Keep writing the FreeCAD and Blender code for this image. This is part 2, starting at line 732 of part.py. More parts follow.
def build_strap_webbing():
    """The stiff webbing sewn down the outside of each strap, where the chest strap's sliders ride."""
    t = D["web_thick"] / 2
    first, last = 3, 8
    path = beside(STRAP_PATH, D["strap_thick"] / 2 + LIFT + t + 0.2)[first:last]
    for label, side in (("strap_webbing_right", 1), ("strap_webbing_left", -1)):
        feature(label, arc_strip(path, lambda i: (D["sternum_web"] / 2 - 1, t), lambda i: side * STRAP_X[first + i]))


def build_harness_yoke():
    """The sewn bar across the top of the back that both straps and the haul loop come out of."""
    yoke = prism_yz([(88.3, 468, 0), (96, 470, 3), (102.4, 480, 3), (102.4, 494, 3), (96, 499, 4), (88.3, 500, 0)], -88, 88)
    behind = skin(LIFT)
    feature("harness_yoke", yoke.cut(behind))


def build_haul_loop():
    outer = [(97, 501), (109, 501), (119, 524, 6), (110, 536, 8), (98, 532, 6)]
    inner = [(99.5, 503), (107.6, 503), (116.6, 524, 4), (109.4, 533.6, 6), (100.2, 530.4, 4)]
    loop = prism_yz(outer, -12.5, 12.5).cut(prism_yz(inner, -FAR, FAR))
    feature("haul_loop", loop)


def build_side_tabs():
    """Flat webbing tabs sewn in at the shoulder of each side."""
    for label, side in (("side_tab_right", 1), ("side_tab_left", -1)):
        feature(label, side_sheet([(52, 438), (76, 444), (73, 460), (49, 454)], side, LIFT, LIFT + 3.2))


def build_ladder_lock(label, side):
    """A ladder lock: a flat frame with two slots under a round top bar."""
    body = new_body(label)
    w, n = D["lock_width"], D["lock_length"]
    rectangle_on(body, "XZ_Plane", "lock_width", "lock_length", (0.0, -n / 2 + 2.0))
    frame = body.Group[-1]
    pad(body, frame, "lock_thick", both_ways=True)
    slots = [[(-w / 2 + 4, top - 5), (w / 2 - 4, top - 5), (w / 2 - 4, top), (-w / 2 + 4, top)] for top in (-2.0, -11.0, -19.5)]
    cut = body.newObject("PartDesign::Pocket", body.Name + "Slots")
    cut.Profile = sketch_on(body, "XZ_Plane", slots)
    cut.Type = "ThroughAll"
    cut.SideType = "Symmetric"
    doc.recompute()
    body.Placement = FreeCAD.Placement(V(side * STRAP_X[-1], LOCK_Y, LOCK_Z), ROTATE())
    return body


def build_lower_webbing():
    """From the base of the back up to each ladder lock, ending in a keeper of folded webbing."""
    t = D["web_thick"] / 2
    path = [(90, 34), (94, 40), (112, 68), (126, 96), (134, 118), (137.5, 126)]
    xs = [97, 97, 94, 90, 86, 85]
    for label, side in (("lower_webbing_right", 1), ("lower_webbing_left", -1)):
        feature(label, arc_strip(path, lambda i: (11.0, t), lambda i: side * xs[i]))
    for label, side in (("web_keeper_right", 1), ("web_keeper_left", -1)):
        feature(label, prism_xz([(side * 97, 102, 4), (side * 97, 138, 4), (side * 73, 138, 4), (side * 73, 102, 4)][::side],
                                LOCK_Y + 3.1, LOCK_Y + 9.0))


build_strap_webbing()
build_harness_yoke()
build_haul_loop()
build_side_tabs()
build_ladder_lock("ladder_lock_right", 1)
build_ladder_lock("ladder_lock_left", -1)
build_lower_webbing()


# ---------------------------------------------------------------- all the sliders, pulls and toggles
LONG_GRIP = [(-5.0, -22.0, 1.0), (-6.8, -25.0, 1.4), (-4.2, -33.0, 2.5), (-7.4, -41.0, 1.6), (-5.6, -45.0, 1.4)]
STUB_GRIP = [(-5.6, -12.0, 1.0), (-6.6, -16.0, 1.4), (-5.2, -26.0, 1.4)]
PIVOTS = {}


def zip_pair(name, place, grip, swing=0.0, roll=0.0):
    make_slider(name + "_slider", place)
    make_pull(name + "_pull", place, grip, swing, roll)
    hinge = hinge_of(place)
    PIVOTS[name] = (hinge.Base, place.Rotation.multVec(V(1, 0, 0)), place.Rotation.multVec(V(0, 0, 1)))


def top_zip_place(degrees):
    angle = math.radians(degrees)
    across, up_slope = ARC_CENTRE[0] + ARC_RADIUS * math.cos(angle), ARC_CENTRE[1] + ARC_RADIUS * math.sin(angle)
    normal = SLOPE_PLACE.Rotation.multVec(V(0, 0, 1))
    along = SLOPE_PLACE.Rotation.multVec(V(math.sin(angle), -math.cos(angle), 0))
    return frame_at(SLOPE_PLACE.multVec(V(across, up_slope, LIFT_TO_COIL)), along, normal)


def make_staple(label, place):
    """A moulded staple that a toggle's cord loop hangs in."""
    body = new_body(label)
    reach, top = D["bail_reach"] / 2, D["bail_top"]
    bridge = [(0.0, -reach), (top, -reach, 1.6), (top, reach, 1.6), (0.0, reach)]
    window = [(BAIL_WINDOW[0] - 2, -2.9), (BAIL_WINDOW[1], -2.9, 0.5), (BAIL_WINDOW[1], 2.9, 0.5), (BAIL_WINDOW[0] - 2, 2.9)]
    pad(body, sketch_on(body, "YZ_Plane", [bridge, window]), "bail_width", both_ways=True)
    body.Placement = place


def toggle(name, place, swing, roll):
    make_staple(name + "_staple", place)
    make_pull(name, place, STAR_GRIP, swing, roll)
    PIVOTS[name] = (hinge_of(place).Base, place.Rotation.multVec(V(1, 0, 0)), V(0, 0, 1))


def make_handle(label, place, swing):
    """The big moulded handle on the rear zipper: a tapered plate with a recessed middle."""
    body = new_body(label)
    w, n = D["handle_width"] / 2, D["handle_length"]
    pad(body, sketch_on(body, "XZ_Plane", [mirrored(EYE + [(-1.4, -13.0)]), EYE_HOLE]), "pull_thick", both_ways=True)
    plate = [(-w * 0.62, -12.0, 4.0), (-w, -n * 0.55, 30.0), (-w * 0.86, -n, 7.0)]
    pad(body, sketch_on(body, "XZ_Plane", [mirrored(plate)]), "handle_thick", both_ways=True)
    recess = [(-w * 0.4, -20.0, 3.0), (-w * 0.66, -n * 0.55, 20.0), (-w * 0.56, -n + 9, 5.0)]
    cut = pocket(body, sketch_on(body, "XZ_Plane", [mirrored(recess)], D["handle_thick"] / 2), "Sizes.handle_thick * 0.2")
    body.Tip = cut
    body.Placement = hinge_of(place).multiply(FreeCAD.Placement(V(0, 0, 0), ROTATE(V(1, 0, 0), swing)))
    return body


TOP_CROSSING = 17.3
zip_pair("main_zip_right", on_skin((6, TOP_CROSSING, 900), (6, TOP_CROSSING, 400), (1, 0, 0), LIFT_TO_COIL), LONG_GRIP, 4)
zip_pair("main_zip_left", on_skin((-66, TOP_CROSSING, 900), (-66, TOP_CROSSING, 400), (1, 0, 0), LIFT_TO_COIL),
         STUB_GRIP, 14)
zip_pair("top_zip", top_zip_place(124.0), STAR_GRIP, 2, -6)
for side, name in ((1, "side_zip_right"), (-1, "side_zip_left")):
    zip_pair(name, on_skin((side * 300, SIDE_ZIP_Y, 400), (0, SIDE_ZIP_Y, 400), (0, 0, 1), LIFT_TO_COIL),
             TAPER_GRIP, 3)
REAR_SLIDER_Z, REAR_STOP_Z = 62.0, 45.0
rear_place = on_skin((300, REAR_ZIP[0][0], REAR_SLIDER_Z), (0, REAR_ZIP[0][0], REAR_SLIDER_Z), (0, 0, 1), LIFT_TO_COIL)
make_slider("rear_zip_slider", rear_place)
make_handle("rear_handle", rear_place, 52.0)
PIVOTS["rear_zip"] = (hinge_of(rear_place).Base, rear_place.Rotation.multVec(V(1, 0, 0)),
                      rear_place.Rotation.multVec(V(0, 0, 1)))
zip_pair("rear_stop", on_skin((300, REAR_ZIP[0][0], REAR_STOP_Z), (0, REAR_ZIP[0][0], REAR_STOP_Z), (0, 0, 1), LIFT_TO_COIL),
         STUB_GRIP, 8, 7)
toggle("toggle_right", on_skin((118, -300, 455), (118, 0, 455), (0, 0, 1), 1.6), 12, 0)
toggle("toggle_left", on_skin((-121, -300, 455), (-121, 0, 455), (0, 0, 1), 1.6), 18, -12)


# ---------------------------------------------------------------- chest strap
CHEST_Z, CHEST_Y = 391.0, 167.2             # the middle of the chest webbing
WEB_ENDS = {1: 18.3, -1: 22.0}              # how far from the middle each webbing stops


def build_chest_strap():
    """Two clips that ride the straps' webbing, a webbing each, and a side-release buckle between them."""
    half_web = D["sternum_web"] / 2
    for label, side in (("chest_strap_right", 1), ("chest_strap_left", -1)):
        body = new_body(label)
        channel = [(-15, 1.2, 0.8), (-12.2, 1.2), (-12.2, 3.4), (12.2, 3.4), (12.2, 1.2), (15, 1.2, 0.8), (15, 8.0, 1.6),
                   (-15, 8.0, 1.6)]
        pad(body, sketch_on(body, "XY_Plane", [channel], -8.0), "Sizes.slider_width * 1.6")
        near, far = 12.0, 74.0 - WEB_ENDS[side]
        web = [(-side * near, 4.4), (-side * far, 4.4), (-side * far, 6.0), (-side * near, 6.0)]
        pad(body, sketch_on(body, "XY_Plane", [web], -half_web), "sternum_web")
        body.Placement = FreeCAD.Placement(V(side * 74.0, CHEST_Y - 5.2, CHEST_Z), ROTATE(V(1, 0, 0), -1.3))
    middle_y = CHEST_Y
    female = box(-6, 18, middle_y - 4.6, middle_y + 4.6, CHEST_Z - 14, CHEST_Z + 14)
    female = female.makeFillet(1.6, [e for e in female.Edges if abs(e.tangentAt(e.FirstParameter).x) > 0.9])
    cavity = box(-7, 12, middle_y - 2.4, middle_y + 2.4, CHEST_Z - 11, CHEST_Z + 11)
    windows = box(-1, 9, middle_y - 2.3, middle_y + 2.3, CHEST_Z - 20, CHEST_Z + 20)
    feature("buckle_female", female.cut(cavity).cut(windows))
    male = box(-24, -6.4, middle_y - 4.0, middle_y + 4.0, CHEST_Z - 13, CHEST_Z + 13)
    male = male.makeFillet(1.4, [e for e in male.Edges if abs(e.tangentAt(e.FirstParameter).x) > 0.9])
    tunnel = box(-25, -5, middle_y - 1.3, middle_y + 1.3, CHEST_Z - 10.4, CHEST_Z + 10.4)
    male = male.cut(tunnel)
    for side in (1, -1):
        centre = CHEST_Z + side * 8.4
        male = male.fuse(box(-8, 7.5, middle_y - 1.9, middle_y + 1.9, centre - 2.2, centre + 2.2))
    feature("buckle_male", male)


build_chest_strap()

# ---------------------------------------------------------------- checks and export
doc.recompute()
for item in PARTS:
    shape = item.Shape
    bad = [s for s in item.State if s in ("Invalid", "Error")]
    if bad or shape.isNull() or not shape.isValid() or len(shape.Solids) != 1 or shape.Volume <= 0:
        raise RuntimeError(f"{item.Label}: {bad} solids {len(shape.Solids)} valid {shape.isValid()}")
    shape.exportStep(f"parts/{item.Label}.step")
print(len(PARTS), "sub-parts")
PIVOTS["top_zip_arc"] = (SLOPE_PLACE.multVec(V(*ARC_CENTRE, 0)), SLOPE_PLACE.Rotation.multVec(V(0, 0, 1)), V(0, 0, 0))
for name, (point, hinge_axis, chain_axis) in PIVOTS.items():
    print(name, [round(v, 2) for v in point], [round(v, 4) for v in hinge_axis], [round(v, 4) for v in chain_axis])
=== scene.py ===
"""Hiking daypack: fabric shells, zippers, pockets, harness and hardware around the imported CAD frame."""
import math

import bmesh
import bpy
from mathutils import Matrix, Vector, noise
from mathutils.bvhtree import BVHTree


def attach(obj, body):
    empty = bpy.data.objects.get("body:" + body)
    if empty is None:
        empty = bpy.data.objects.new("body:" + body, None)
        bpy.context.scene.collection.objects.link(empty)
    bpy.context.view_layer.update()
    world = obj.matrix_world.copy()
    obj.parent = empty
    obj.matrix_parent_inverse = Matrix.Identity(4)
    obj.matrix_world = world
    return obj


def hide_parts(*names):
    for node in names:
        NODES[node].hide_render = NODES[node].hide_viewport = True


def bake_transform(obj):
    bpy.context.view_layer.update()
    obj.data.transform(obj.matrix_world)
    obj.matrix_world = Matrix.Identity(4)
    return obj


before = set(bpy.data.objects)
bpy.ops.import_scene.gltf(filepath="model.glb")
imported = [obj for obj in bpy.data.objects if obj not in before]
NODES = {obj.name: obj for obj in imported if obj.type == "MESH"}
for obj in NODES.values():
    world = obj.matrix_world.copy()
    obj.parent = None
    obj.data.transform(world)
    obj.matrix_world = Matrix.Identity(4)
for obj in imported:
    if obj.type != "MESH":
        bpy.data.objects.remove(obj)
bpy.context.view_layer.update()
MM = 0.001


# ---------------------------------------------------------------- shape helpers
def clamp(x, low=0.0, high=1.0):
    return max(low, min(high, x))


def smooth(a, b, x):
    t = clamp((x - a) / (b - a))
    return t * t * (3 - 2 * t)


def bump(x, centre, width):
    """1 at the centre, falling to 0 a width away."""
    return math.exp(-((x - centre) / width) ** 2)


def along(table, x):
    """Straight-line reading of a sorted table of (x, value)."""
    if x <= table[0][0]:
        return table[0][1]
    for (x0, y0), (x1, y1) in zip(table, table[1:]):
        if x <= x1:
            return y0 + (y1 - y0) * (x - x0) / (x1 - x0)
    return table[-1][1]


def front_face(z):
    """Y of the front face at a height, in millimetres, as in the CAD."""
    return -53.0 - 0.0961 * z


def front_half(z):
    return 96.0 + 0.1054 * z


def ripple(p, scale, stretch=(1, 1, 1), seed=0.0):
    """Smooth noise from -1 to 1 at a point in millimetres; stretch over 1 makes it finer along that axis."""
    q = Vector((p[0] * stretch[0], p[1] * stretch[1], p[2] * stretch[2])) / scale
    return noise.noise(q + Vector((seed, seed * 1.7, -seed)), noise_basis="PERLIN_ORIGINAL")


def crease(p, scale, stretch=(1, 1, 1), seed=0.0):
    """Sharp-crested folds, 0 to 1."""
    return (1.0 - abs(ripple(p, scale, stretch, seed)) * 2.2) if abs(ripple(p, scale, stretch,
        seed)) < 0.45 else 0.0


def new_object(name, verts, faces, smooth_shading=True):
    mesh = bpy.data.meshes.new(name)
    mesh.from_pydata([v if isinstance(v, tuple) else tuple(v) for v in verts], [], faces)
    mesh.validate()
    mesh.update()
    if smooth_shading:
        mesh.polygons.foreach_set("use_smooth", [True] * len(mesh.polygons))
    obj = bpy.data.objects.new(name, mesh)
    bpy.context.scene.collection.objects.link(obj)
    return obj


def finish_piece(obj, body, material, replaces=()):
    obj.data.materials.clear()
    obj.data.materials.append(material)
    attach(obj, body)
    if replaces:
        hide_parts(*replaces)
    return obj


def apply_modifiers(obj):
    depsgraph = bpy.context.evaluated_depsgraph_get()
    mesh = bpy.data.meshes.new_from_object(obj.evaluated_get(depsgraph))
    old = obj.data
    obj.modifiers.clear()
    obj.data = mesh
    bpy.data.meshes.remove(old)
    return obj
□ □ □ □
Will you return exactly the lines above from the one with "checks and export" down to the one with "return max(low, min(high, x))", counting both as part of the range?

▸ Response to the exercise
# ---------------------------------------------------------------- checks and export
doc.recompute()
for item in PARTS:
    shape = item.Shape
    bad = [s for s in item.State if s in ("Invalid", "Error")]
    if bad or shape.isNull() or not shape.isValid() or len(shape.Solids) != 1 or shape.Volume <= 0:
        raise RuntimeError(f"{item.Label}: {bad} solids {len(shape.Solids)} valid {shape.isValid()}")
    shape.exportStep(f"parts/{item.Label}.step")
print(len(PARTS), "sub-parts")
PIVOTS["top_zip_arc"] = (SLOPE_PLACE.multVec(V(*ARC_CENTRE, 0)), SLOPE_PLACE.Rotation.multVec(V(0, 0, 1)), V(0, 0, 0))
for name, (point, hinge_axis, chain_axis) in PIVOTS.items():
    print(name, [round(v, 2) for v in point], [round(v, 4) for v in hinge_axis], [round(v, 4) for v in chain_axis])
=== scene.py ===
"""Hiking daypack: fabric shells, zippers, pockets, harness and hardware around the imported CAD frame."""
import math

import bmesh
import bpy
from mathutils import Matrix, Vector, noise
from mathutils.bvhtree import BVHTree


def attach(obj, body):
    empty = bpy.data.objects.get("body:" + body)
    if empty is None:
        empty = bpy.data.objects.new("body:" + body, None)
        bpy.context.scene.collection.objects.link(empty)
    bpy.context.view_layer.update()
    world = obj.matrix_world.copy()
    obj.parent = empty
    obj.matrix_parent_inverse = Matrix.Identity(4)
    obj.matrix_world = world
    return obj


def hide_parts(*names):
    for node in names:
        NODES[node].hide_render = NODES[node].hide_viewport = True


def bake_transform(obj):
    bpy.context.view_layer.update()
    obj.data.transform(obj.matrix_world)
    obj.matrix_world = Matrix.Identity(4)
    return obj


before = set(bpy.data.objects)
bpy.ops.import_scene.gltf(filepath="model.glb")
imported = [obj for obj in bpy.data.objects if obj not in before]
NODES = {obj.name: obj for obj in imported if obj.type == "MESH"}
for obj in NODES.values():
    world = obj.matrix_world.copy()
    obj.parent = None
    obj.data.transform(world)
    obj.matrix_world = Matrix.Identity(4)
for obj in imported:
    if obj.type != "MESH":
        bpy.data.objects.remove(obj)
bpy.context.view_layer.update()
MM = 0.001


# ---------------------------------------------------------------- shape helpers
def clamp(x, low=0.0, high=1.0):
    return max(low, min(high, x))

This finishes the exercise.